2026-04-10 17:16 ET - News Release

Mr. M. Colin Joudrie reports

SELKIRK COPPER ANNOUNCES UPSIZE OF BOUGHT DEAL PRIVATE PLACEMENT TO $30 MILLION

As a result of strong investor demand, Selkirk Copper Mines Inc. has amended its agreement with a syndicate of underwriters, led by Canaccord Genuity Corp. and including Haywood Securities Inc., Raymond James Ltd. and Stifel Nicolaus Canada Inc., to increase the size of its previously announced bought deal private placement to aggregate gross proceeds of $30,001,300. The offering (as defined below) shall consist of 4,412,000 common shares of the company that will qualify as flow-through shares within the meaning of Subsection 66(15) of the Income Tax Act (Canada) at a price of $1.70 per flow-through share for gross proceeds of $7,500,400, and 19,566,000 common shares of the company at a price of $1.15 per common share for gross proceeds of $22,500,900.

The company shall grant the underwriters an option to purchase up to an additional 4,348,000 common shares at the common share issue price for additional gross proceeds of up to $5,000,200 exercisable at any time up to 48 hours prior to the closing of the offering.

The company agrees and covenants that it will incur Canadian exploration expenses that qualify as flow-through critical mineral mining expenditures in an aggregate amount of not less than the total amount of the gross proceeds from the sale of the flow-through shares (the commitment amount) on or before Dec. 31, 2027, and to renounce all the qualifying expenditures in an amount equal to the commitment amount in favour of the purchasers or substituted purchasers of the flow-through shares, effective Dec. 31, 2026. In the event that the company is unable to renounce qualifying expenditures as described above, and/or the qualifying expenditures are otherwise reduced by the Canada Revenue Agency, the company will indemnify each purchaser or substituted purchaser for the additional Canadian income taxes payable by such purchaser or substituted purchaser as a result of the company's failure to incur and renounce the qualifying expenditures or as a result of the reduction as agreed.

The company intends to use the proceeds of the offering to continue development of the company's Minto mine, as well as for working capital and general corporate purposes.

The common shares and flow-through shares will be offered by way of private placement pursuant to applicable exemptions from prospectus requirements in each of the provinces of Canada and in the United States pursuant to an exemption from the registration requirements of the U.S. Securities Act of 1933, as amended, and in such other jurisdictions outside of Canada and the United States provided it is understood that no prospectus filing or comparable obligation arises in such other jurisdiction.

It is anticipated that closing of the offering will occur on or about April 30, 2026, or such other date or dates as the company and the underwriters may agree.

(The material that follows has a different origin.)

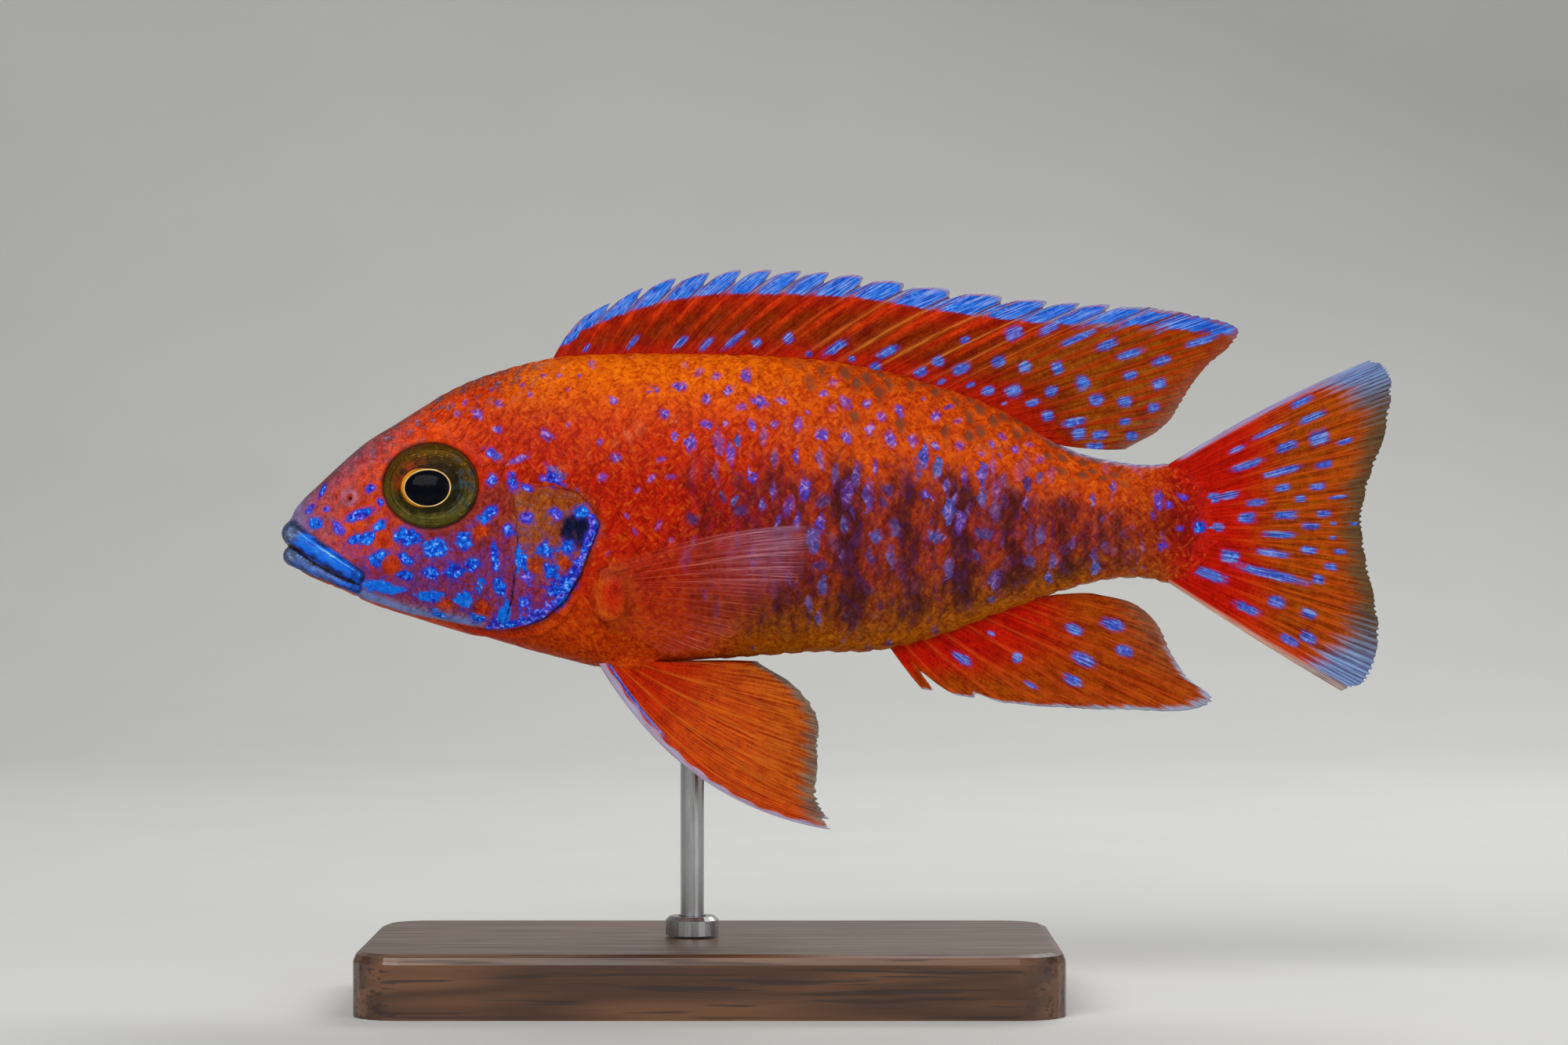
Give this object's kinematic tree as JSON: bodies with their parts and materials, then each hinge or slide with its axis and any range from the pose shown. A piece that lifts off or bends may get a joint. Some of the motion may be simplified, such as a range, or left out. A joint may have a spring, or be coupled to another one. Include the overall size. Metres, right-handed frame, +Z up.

The offering is subject to the satisfaction of certain conditions, including receipt of all applicable regulatory approvals, including the conditional approval of the TSX Venture Exchange. The securities to be issued in connection with the offering will be subject to a statutory hold period of four months and one day from closing date in accordance with applicable securities laws.

The underwriters will receive a cash commission equal to 6 per cent of the gross proceeds of the sale of the common shares and flow-through shares, except with respect to subscribers on the company's president's list for which a cash commission equal to 2 per cent shall be payable.

About Selkirk Copper Mines Inc.

Selkirk Copper is a well-financed, newly formed company with a controlling interest held by the Selkirk First Nation through its wholly owned subsidiary, which, in partnership with the Selkirk First Nation, is completing a thorough exploration drilling campaign and a restart and redevelopment plan for the former Minto copper-gold-silver mine based on best-in-class environmentally sustainable mining, development and reclamation practice. Selkirk Copper controls 26,850 hectares of prospective mineral claims located in the Minto-Carmacks copper belt as well as significant open-pit and underground infrastructure, a 4,100-tonne-per-day processing plant, a 400-person full-rotation camp, water treatment facilities, numerous ancillary buildings, and mobile equipment centred on the former Minto copper-gold-silver mine. Selkirk Copper's mineral tenure, operation infrastructure, access roads and power line are located on or adjacent to lands of the Selkirk First Nation, much of which are surrounded by prospective Selkirk First Nation Category A lands.

Selkirk Copper is listed on the TSX Venture Exchange under the symbol SCMI and has a secondary listing on the Frankfurt exchange under the symbol FRA:IO20, and its common shares trade under the symbol SKRKF on the OTCQB Venture Market, a U.S. marketplace operated by OTC Markets Group Inc.